Do this: Each line of the material below should be reproduced exactly.

— Begin —

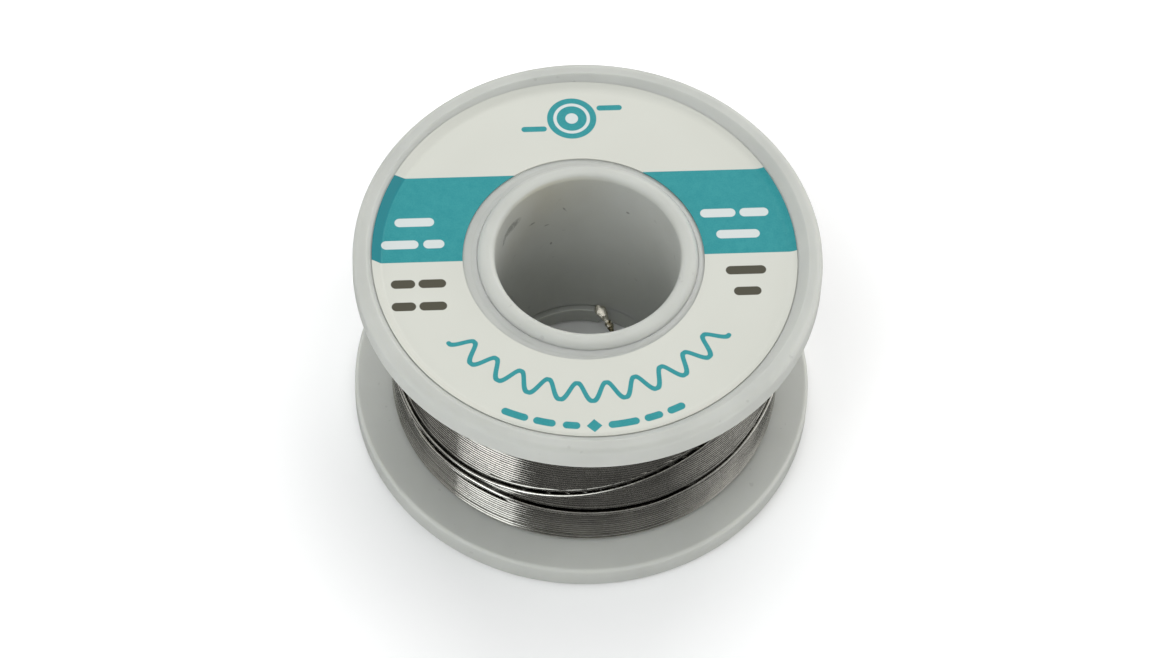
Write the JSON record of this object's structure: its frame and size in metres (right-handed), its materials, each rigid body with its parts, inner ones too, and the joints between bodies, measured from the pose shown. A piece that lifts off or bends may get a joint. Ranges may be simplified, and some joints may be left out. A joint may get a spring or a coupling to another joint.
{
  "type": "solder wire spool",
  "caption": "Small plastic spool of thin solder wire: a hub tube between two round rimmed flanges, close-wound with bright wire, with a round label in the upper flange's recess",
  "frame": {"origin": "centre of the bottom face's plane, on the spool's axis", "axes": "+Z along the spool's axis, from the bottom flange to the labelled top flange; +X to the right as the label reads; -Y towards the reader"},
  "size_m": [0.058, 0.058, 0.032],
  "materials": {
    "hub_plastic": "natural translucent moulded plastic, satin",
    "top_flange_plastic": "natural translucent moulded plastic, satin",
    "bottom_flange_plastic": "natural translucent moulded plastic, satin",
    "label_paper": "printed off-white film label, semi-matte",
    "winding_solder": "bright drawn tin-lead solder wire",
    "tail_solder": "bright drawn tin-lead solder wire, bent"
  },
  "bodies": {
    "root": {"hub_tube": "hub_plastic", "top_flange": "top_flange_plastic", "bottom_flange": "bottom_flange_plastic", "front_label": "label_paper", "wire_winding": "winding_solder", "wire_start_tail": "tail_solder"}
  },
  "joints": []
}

— End —

Right answer:
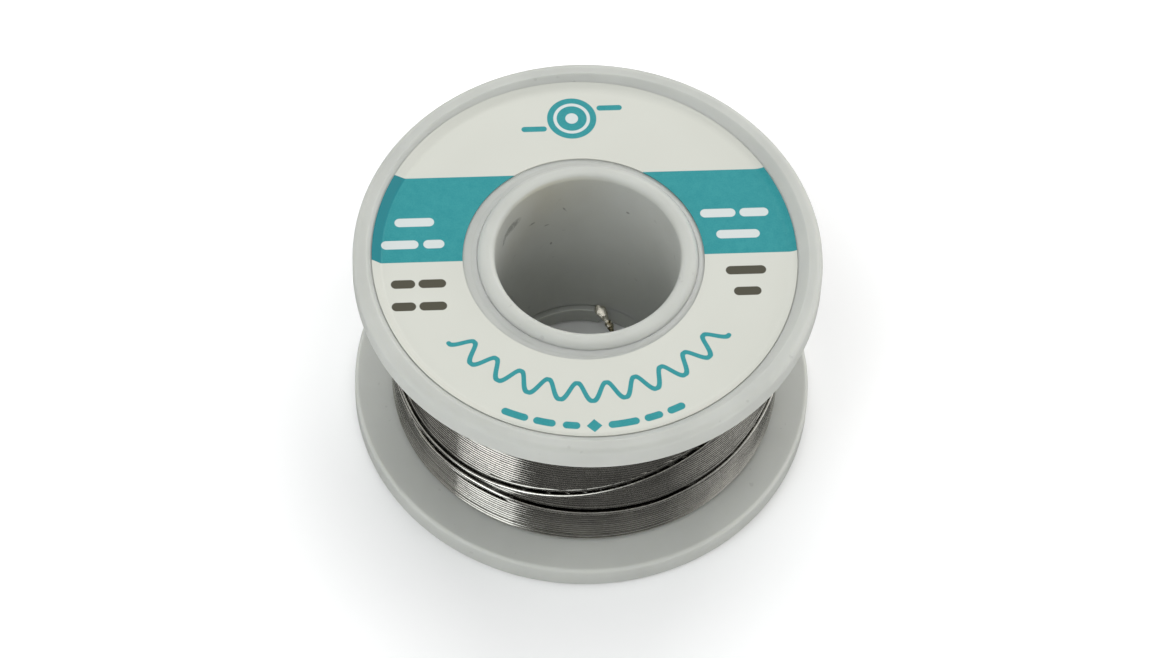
Write the JSON record of this object's structure: its frame and size in metres (right-handed), its materials, each rigid body with its parts, inner ones too, and the joints between bodies, measured from the pose shown. A piece that lifts off or bends may get a joint. Ranges may be simplified, and some joints may be left out. A joint may get a spring or a coupling to another joint.
{
  "type": "solder wire spool",
  "caption": "Small plastic spool of thin solder wire: a hub tube between two round rimmed flanges, close-wound with bright wire, with a round label in the upper flange's recess",
  "frame": {"origin": "centre of the bottom face's plane, on the spool's axis", "axes": "+Z along the spool's axis, from the bottom flange to the labelled top flange; +X to the right as the label reads; -Y towards the reader"},
  "size_m": [0.058, 0.058, 0.032],
  "materials": {
    "hub_plastic": "natural translucent moulded plastic, satin",
    "top_flange_plastic": "natural translucent moulded plastic, satin",
    "bottom_flange_plastic": "natural translucent moulded plastic, satin",
    "label_paper": "printed off-white film label, semi-matte",
    "winding_solder": "bright drawn tin-lead solder wire",
    "tail_solder": "bright drawn tin-lead solder wire, bent"
  },
  "bodies": {
    "root": {"hub_tube": "hub_plastic", "top_flange": "top_flange_plastic", "bottom_flange": "bottom_flange_plastic", "front_label": "label_paper", "wire_winding": "winding_solder", "wire_start_tail": "tail_solder"}
  },
  "joints": []
}